» **STATED TASK**
Repeat the material below exactly, line for line.

» **DATA SHOWN**
+===+

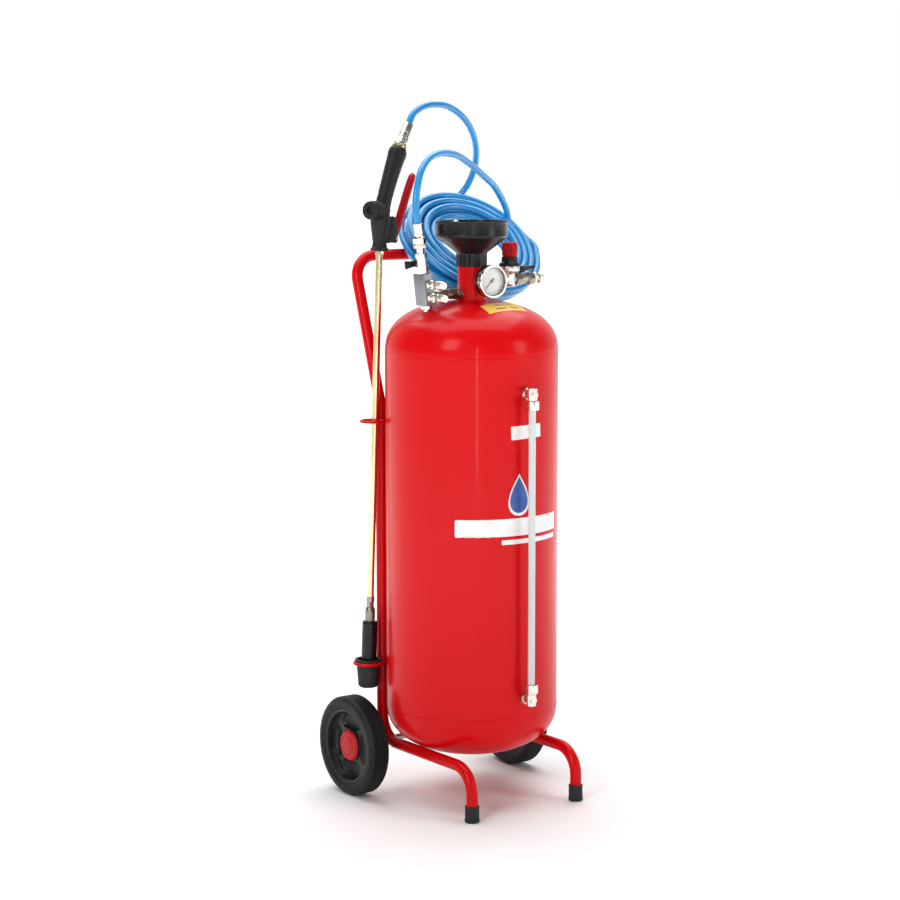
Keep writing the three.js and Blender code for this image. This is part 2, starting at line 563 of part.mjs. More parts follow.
// points chosen by hand along the hose
const leadPoints = [
  [-112.7, 0, 1005.1], [-115.2, 1, 1027], [-114, 3, 1047], [-105, 9, 1074], [-91, 18, 1096], [-68, 30, 1113],
  [-40, 44, 1121], [-10, 58, 1122], [25, 74, 1117], [71, 96, 1100], [115, 119, 1080], [152, 141, 1064],
  [185, 163, 1042], [210, 178, 1017], [224, 184, 992], [231, 172, 976],
];
const tailPoints = [
  [149, 273, 1027], [168, 268, 1042], [180, 259, 1061], [184, 247, 1084], [180, 233, 1107], [169, 217, 1129],
  [152, 201, 1150], [128, 184, 1171], [98, 168, 1189], [66, 158, 1202], [34, 148, 1206], [0, 139, 1203],
  [-28.8, 132.8, 1189.6], [-41.7, 127.6, 1171.3],
];
const hosePath = (points) => new THREE.CatmullRomCurve3(points.map((p) => new THREE.Vector3(...p)));
const hoseTube = (points, steps) => tube(hosePath(points), hoseRadius, 0, steps, 4);
add('hose_lead', cut(hoseTube(leadPoints, 22), coilSolid(gap)), bluePlastic());
add('hose_tail', cut(hoseTube(tailPoints, 18), coilSolid(gap)), bluePlastic());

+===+

» **FULL RESPONSE**
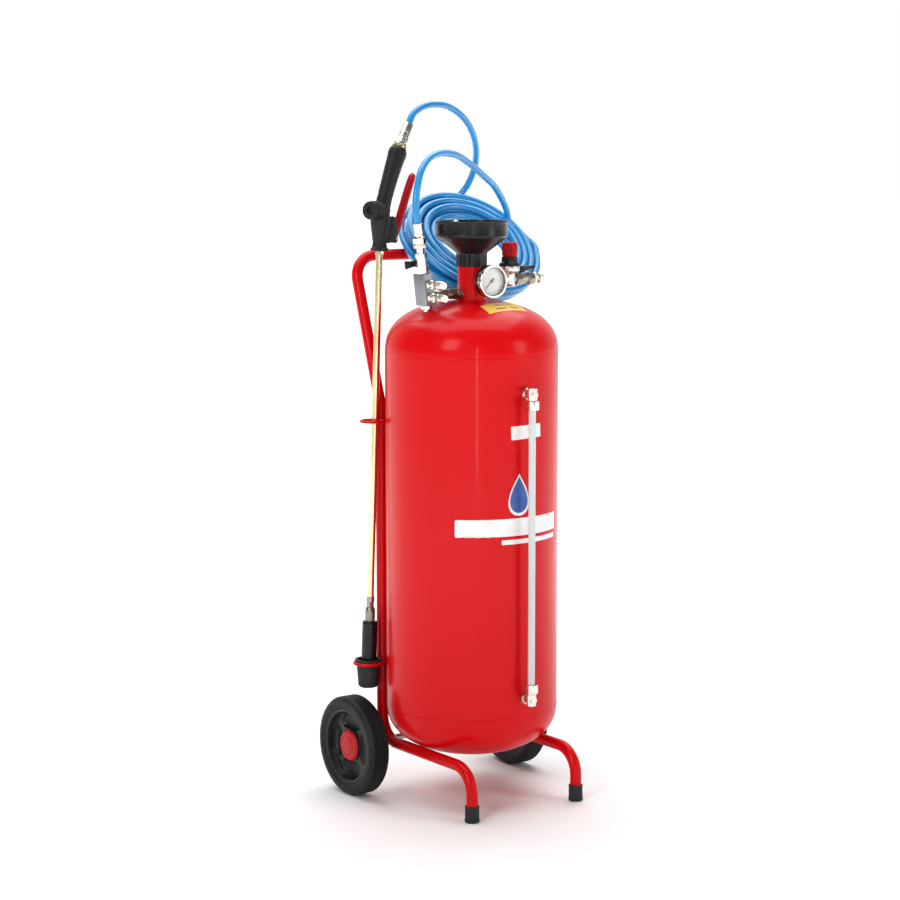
Keep writing the three.js and Blender code for this image. This is part 2, starting at line 563 of part.mjs. More parts follow.
// points chosen by hand along the hose
const leadPoints = [
  [-112.7, 0, 1005.1], [-115.2, 1, 1027], [-114, 3, 1047], [-105, 9, 1074], [-91, 18, 1096], [-68, 30, 1113],
  [-40, 44, 1121], [-10, 58, 1122], [25, 74, 1117], [71, 96, 1100], [115, 119, 1080], [152, 141, 1064],
  [185, 163, 1042], [210, 178, 1017], [224, 184, 992], [231, 172, 976],
];
const tailPoints = [
  [149, 273, 1027], [168, 268, 1042], [180, 259, 1061], [184, 247, 1084], [180, 233, 1107], [169, 217, 1129],
  [152, 201, 1150], [128, 184, 1171], [98, 168, 1189], [66, 158, 1202], [34, 148, 1206], [0, 139, 1203],
  [-28.8, 132.8, 1189.6], [-41.7, 127.6, 1171.3],
];
const hosePath = (points) => new THREE.CatmullRomCurve3(points.map((p) => new THREE.Vector3(...p)));
const hoseTube = (points, steps) => tube(hosePath(points), hoseRadius, 0, steps, 4);
add('hose_lead', cut(hoseTube(leadPoints, 22), coilSolid(gap)), bluePlastic());
add('hose_tail', cut(hoseTube(tailPoints, 18), coilSolid(gap)), bluePlastic());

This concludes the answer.